With two laps left in the race, Gordon blew an engine, prompting the yellow flag to wave. This set up a green-white-checkered finish, a two-lap dash to Victory Lane. Johnson held the lead; Kasey Kahne, who had newer tires, was in second. But Kahne's advantage in rubber didn't matter: Johnson pulled away on the restart the same way he'd been toying with the other 42 drivers all day. He won by more than half a second in what was one of the most dominating race performances of his career. As he streaked across the finish line after leading 197 of the 272 laps, Johnson screamed over the radio, "Let's drink some champagne!"


The sun was pink over Kansas Speedway as Johnson lounged outside his motor coach. With the top of his driver's suit unzipped, he cracked open a Bud Light and toasted his win with friends.
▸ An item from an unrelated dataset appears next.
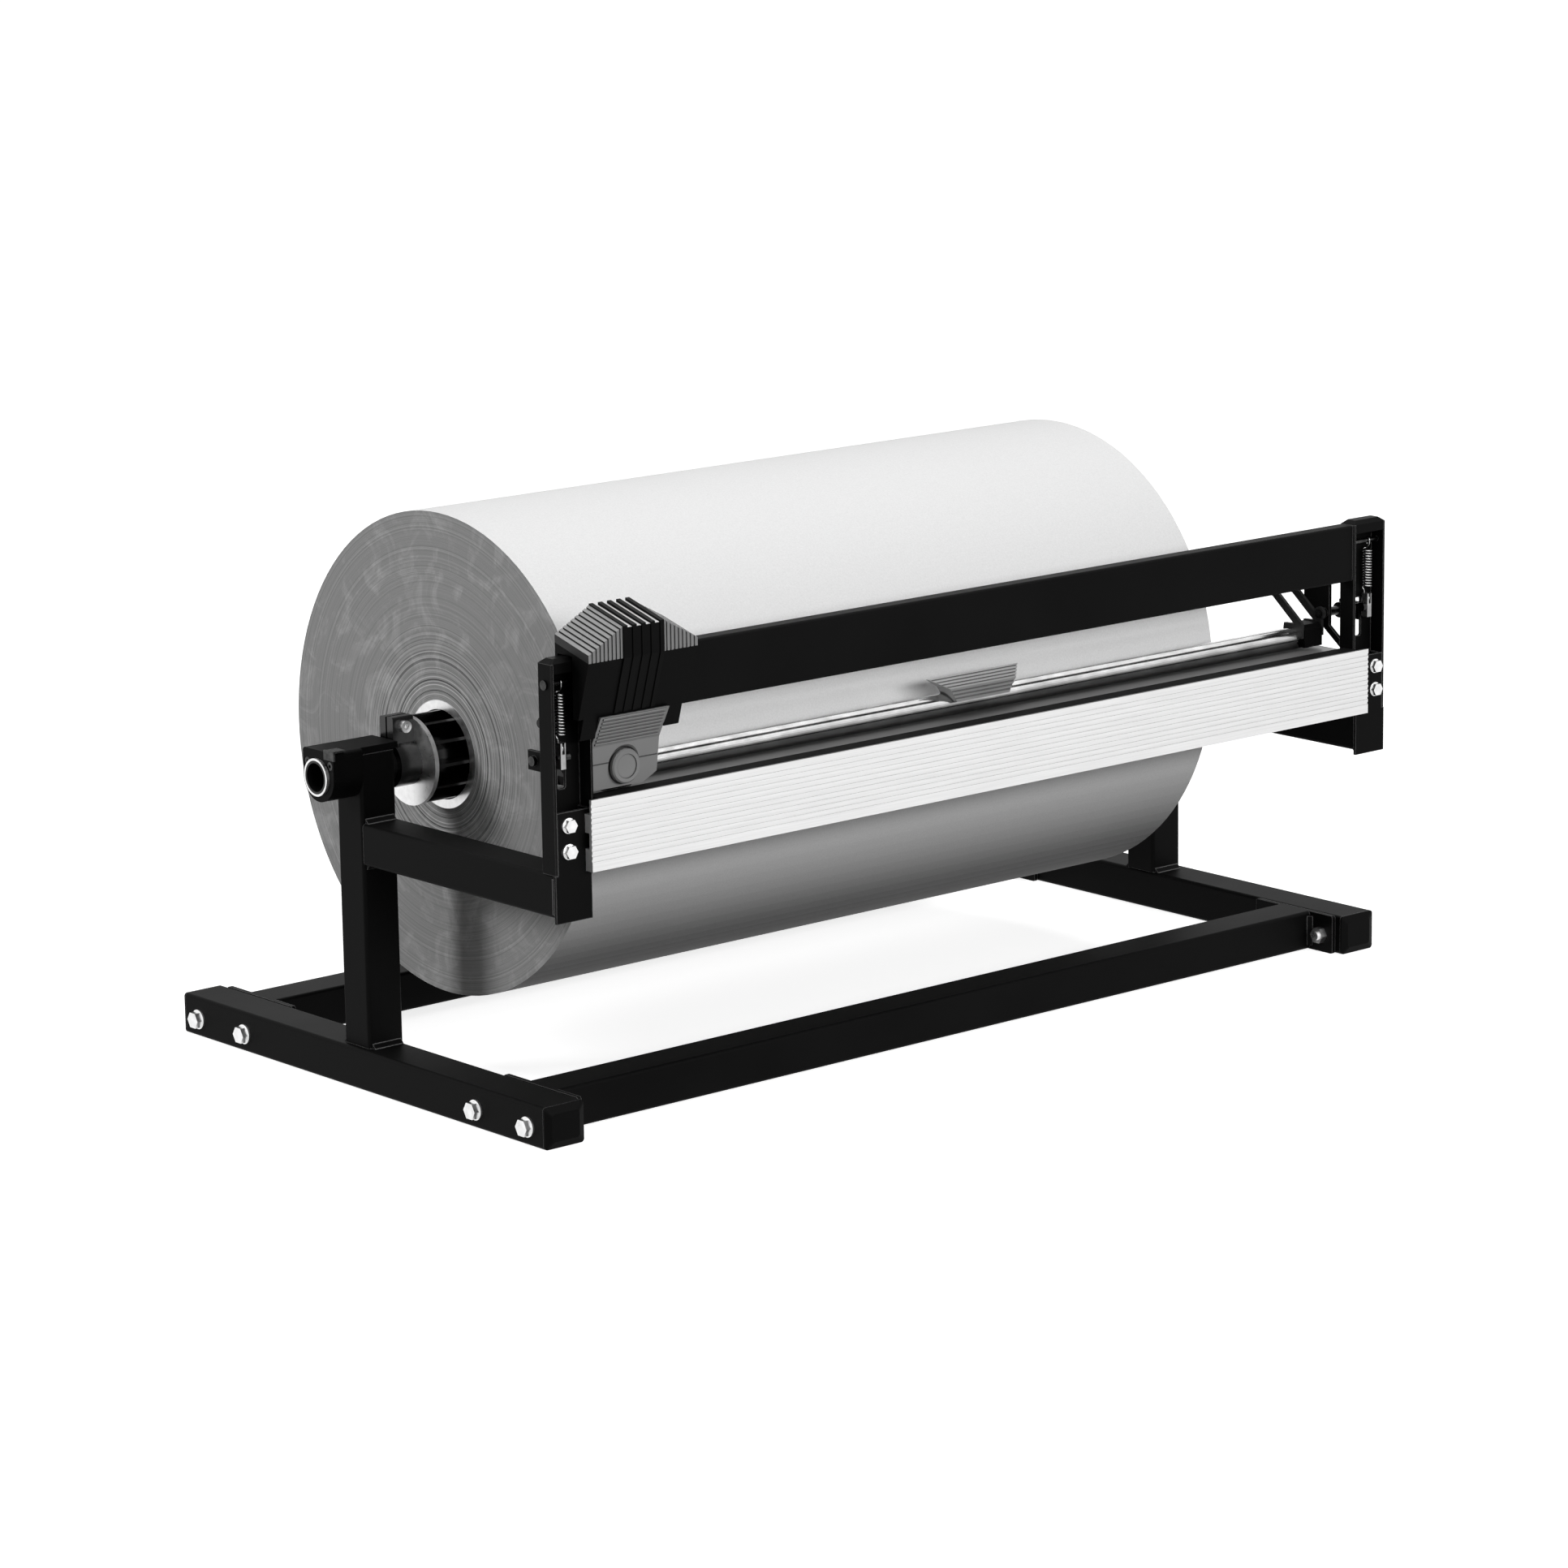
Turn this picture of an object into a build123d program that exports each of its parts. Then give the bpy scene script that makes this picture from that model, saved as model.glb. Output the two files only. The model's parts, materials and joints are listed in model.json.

Then Carl Edwards, dressed in a black T-shirt and shorts, approached. "Damn, you were fast today," Edwards said. "This is getting very interesting, because you tore it up."

Yes, he did. Johnson snapped a 21-race winless streak—the longest of his career—and now he's third in the standings, trailing Edwards, who finished fifth, by four points. (Harvick is second, three points ahead.) What was the secret to Johnson's win? "The changes we made to the car during the weekend meant everything," he said. "I think my stress level is close to an alltime high. This was a great step forward, but we have to keep it going."

Minutes later, Johnson climbed into an SUV and drove off into the twilight, heading to the airport and a flight home to Charlotte. Six races remain in the championship charge that could be the most satisfying of his career—and the most impressive in NASCAR history.